- Stated task: Reproduce exactly the lines beginning with the line that contains "Continue the OpenSCAD" and ending at the final line of the material below.

- Data for this task:
========================================
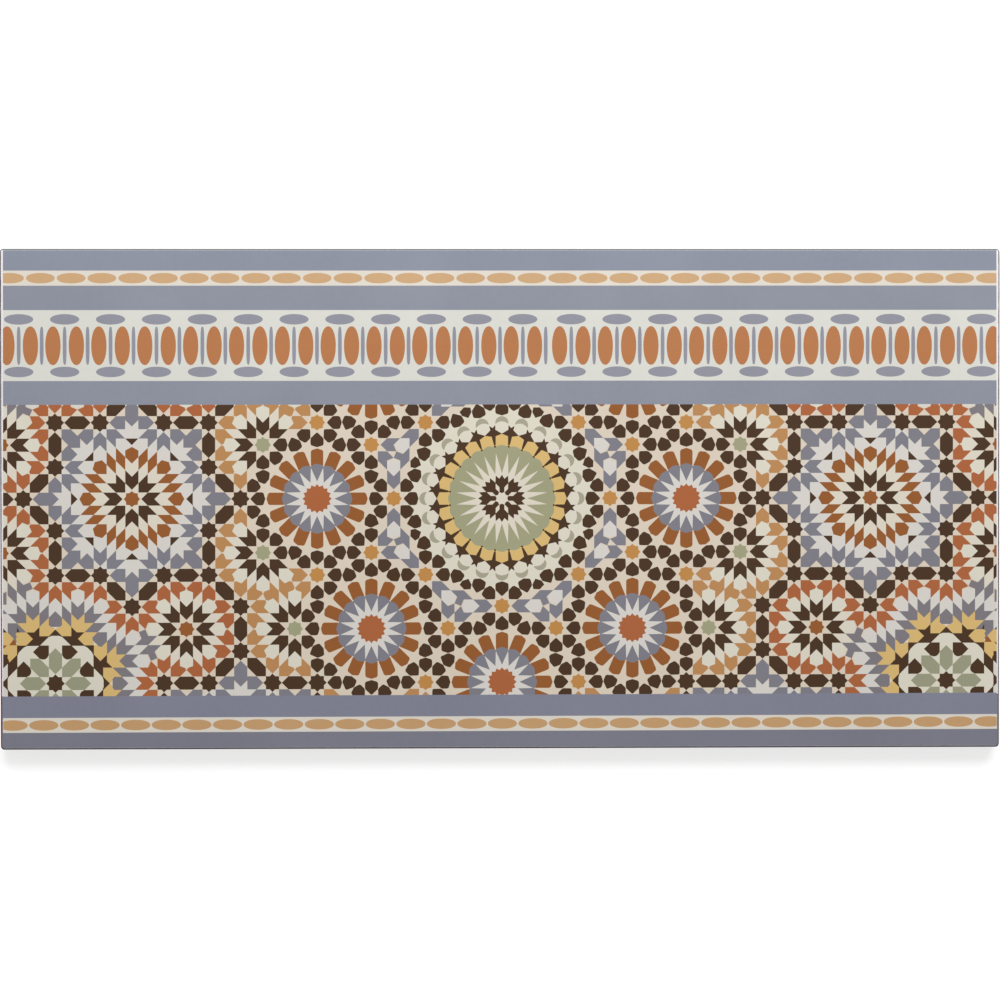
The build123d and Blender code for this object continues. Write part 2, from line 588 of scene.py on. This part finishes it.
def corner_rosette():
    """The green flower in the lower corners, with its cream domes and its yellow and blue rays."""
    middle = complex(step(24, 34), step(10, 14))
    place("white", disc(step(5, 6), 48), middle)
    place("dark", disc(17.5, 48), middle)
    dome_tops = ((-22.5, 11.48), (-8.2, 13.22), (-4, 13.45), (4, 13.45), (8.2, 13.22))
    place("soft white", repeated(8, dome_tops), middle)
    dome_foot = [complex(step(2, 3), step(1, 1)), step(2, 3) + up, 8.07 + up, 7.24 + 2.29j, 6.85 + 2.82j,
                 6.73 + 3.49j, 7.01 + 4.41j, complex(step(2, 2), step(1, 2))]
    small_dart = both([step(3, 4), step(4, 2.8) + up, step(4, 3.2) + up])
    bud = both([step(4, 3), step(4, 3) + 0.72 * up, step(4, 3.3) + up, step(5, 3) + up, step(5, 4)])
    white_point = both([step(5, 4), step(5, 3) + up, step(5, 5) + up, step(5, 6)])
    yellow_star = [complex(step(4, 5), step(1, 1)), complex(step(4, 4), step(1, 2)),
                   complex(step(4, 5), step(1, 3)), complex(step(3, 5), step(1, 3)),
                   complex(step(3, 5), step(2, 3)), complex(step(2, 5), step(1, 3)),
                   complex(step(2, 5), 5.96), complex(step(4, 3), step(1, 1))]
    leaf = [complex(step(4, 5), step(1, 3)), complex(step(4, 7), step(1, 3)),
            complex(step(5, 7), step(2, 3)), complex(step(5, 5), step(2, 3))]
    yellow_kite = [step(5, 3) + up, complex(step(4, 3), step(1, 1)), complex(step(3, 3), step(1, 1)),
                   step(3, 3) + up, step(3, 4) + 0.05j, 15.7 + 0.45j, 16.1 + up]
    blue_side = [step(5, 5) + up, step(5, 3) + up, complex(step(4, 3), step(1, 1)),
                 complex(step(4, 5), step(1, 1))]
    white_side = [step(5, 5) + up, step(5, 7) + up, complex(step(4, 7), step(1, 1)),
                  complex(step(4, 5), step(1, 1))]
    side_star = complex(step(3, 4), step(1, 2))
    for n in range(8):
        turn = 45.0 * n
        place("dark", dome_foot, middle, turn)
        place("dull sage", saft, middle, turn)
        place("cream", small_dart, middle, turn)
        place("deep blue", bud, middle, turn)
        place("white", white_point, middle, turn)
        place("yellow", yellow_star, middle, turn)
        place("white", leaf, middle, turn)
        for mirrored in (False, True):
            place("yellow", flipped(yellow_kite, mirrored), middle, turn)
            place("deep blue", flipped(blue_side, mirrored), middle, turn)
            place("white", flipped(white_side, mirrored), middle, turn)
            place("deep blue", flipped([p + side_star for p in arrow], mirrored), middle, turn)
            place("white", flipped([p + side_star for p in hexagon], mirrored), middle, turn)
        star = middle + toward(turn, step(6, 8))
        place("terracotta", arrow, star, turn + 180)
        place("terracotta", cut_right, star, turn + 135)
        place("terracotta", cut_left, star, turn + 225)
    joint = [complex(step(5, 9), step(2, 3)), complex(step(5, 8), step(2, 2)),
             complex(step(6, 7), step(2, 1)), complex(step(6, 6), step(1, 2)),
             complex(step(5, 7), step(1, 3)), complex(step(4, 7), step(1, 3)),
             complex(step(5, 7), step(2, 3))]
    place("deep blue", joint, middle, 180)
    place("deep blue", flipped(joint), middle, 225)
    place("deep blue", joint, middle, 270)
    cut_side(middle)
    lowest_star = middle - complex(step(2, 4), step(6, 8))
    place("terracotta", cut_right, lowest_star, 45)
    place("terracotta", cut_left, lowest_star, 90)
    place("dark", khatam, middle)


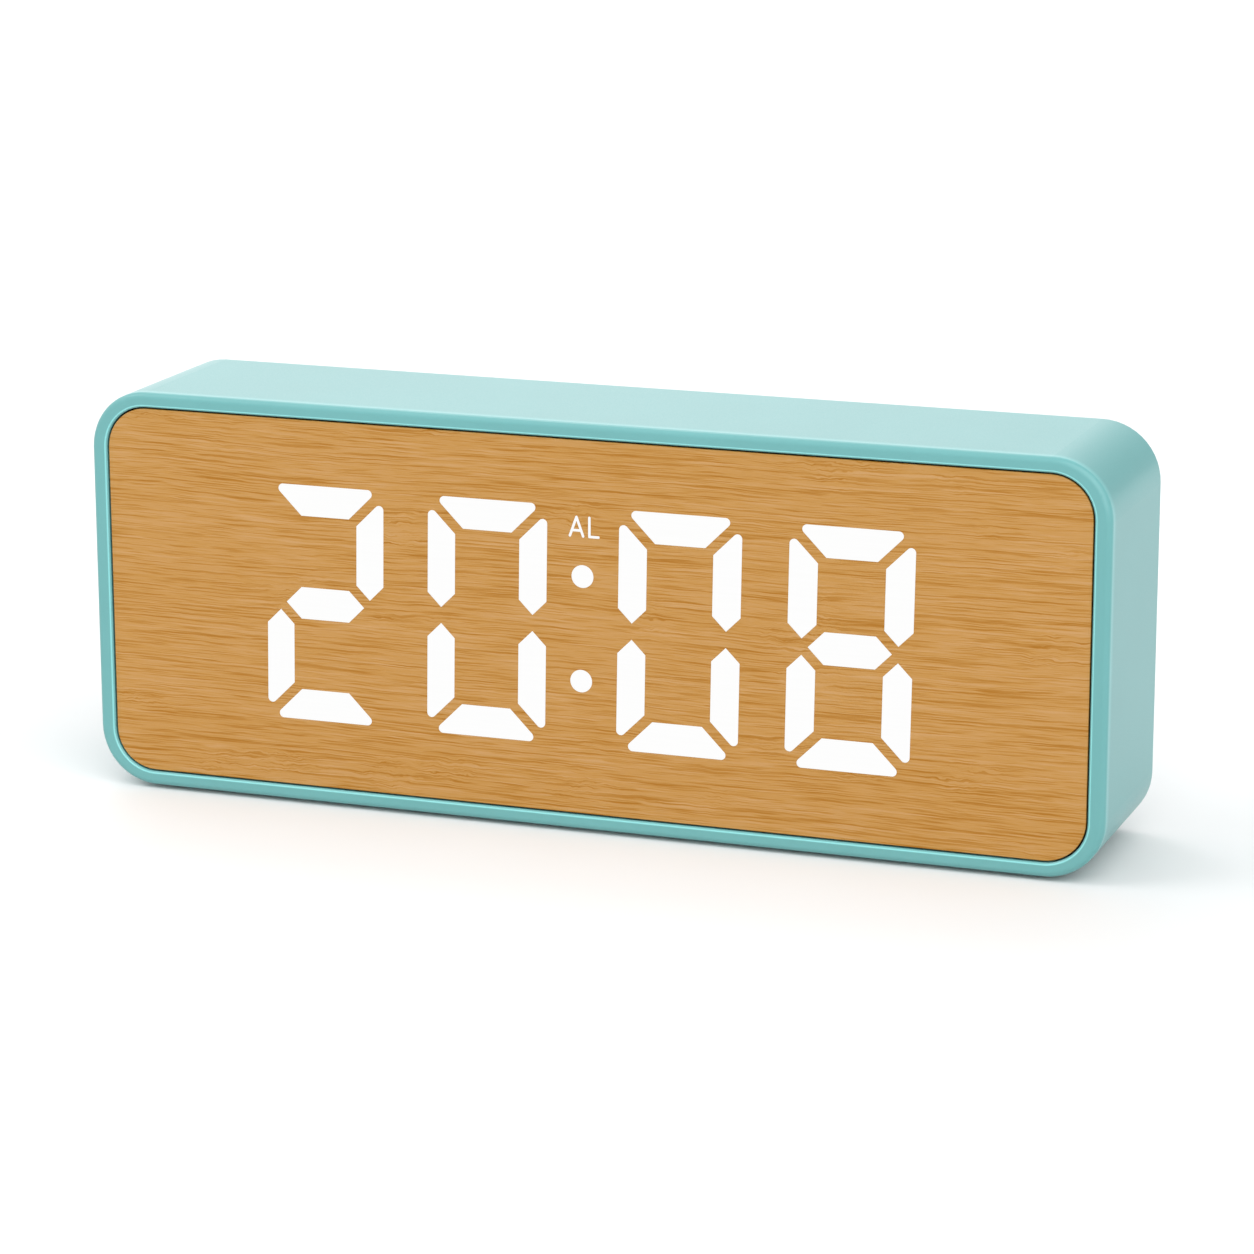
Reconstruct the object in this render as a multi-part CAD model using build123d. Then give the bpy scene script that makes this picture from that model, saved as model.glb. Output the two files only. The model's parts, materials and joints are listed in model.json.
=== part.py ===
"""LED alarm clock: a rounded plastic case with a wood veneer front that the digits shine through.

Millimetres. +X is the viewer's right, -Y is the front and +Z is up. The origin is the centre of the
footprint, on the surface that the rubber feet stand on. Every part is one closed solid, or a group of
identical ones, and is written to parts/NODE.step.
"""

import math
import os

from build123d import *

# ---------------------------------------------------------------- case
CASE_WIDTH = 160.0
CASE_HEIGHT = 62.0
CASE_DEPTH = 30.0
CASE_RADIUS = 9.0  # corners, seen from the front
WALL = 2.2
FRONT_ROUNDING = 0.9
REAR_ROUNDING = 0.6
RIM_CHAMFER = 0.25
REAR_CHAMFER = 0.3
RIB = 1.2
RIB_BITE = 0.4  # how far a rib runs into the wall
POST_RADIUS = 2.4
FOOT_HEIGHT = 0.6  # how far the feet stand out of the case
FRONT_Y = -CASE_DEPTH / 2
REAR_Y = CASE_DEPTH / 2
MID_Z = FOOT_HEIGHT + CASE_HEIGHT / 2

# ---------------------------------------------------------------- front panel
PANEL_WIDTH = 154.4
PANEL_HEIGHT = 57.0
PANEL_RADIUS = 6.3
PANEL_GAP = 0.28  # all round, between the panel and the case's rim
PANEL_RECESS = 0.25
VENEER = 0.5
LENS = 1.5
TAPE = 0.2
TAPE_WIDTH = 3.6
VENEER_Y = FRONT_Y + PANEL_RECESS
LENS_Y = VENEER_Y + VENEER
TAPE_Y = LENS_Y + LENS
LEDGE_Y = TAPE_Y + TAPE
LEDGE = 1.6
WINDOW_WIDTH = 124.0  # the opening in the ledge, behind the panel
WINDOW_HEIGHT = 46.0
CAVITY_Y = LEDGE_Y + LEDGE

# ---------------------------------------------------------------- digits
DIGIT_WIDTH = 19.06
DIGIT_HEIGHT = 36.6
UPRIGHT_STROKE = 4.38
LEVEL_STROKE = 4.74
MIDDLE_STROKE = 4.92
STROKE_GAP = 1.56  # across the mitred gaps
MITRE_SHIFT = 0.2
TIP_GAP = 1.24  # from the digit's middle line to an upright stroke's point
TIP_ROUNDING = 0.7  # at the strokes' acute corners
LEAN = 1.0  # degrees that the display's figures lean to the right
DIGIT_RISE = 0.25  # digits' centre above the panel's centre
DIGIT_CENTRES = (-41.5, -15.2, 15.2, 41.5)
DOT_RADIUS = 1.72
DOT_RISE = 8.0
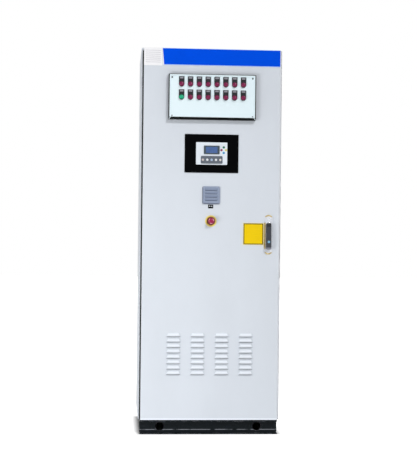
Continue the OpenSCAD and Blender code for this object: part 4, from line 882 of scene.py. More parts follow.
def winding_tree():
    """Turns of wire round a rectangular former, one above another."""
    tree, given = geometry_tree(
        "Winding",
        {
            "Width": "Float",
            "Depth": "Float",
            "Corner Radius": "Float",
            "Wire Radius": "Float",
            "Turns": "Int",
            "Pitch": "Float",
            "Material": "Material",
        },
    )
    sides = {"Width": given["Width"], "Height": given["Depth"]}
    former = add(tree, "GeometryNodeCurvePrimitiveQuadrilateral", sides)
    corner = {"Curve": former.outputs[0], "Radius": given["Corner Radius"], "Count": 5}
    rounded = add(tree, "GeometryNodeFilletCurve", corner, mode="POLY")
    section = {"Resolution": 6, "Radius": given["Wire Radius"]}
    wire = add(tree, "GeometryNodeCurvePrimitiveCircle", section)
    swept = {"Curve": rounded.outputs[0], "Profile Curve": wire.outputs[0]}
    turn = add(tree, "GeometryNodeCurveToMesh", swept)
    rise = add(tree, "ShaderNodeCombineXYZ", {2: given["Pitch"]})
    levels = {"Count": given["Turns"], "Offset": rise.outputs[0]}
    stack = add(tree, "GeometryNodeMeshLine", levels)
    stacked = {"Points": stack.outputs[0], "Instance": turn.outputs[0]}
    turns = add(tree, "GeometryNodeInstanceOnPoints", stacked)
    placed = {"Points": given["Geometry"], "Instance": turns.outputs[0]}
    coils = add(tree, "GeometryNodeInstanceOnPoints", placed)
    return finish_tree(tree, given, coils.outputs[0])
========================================
- Full response:
Continue the OpenSCAD and Blender code for this object: part 4, from line 882 of scene.py. More parts follow.
def winding_tree():
    """Turns of wire round a rectangular former, one above another."""
    tree, given = geometry_tree(
        "Winding",
        {
            "Width": "Float",
            "Depth": "Float",
            "Corner Radius": "Float",
            "Wire Radius": "Float",
            "Turns": "Int",
            "Pitch": "Float",
            "Material": "Material",
        },
    )
    sides = {"Width": given["Width"], "Height": given["Depth"]}
    former = add(tree, "GeometryNodeCurvePrimitiveQuadrilateral", sides)
    corner = {"Curve": former.outputs[0], "Radius": given["Corner Radius"], "Count": 5}
    rounded = add(tree, "GeometryNodeFilletCurve", corner, mode="POLY")
    section = {"Resolution": 6, "Radius": given["Wire Radius"]}
    wire = add(tree, "GeometryNodeCurvePrimitiveCircle", section)
    swept = {"Curve": rounded.outputs[0], "Profile Curve": wire.outputs[0]}
    turn = add(tree, "GeometryNodeCurveToMesh", swept)
    rise = add(tree, "ShaderNodeCombineXYZ", {2: given["Pitch"]})
    levels = {"Count": given["Turns"], "Offset": rise.outputs[0]}
    stack = add(tree, "GeometryNodeMeshLine", levels)
    stacked = {"Points": stack.outputs[0], "Instance": turn.outputs[0]}
    turns = add(tree, "GeometryNodeInstanceOnPoints", stacked)
    placed = {"Points": given["Geometry"], "Instance": turns.outputs[0]}
    coils = add(tree, "GeometryNodeInstanceOnPoints", placed)
    return finish_tree(tree, given, coils.outputs[0])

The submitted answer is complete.